Copy out exactly the lines from the start of the data to the line containing "an in-line swivel.". Include both.

'''

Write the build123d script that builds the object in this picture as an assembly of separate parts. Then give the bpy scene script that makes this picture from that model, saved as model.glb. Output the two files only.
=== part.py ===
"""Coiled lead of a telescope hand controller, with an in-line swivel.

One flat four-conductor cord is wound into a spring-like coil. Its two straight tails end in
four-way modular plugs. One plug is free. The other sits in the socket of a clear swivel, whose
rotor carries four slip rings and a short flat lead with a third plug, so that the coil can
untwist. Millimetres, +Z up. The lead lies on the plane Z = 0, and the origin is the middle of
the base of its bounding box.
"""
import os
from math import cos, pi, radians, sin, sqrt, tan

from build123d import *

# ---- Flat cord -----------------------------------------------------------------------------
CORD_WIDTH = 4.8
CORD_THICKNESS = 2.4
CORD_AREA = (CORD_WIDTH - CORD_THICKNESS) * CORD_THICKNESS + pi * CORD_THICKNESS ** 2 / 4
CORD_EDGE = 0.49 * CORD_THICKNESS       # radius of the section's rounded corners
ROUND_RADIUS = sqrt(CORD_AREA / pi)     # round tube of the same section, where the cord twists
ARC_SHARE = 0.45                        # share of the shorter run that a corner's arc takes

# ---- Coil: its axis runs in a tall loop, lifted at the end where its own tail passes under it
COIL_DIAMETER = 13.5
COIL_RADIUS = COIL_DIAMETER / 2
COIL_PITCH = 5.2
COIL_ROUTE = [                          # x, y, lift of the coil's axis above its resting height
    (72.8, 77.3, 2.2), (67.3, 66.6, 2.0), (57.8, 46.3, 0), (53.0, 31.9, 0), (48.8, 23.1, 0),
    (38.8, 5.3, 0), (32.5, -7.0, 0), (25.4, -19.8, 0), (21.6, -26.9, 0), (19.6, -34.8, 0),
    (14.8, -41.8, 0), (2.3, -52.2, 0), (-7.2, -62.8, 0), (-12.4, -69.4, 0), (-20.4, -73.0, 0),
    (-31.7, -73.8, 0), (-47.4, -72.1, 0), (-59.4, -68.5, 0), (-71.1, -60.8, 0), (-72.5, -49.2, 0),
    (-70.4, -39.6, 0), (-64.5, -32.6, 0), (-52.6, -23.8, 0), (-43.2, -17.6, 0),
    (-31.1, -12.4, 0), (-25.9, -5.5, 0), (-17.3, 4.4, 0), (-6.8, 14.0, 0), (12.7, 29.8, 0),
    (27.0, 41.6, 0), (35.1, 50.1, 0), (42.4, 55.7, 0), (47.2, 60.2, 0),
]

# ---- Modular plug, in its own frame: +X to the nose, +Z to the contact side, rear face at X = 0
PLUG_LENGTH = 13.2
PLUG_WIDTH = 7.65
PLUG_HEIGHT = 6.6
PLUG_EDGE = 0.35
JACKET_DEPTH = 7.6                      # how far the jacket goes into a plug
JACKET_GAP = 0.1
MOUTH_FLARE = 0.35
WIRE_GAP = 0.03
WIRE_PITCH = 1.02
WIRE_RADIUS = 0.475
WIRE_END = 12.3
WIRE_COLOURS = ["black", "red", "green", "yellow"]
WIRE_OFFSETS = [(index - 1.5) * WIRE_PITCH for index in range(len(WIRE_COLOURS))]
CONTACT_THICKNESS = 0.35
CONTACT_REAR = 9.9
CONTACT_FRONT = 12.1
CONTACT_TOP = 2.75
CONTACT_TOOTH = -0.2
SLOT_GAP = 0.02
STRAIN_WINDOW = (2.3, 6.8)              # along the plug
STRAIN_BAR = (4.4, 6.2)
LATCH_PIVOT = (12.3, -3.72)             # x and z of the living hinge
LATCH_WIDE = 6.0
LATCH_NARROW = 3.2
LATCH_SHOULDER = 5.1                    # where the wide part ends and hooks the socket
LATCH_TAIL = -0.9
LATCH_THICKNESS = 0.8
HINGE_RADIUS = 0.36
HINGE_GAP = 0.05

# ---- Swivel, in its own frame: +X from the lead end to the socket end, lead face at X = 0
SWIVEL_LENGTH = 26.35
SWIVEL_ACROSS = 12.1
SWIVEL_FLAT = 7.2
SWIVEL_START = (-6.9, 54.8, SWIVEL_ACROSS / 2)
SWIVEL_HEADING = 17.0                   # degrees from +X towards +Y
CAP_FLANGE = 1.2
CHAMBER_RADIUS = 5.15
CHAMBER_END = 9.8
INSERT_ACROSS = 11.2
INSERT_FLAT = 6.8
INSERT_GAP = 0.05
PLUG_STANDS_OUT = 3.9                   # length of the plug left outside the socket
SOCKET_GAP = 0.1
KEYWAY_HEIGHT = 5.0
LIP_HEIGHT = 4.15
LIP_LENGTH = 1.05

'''

Answer to this task:
Write the build123d script that builds the object in this picture as an assembly of separate parts. Then give the bpy scene script that makes this picture from that model, saved as model.glb. Output the two files only.
=== part.py ===
"""Coiled lead of a telescope hand controller, with an in-line swivel.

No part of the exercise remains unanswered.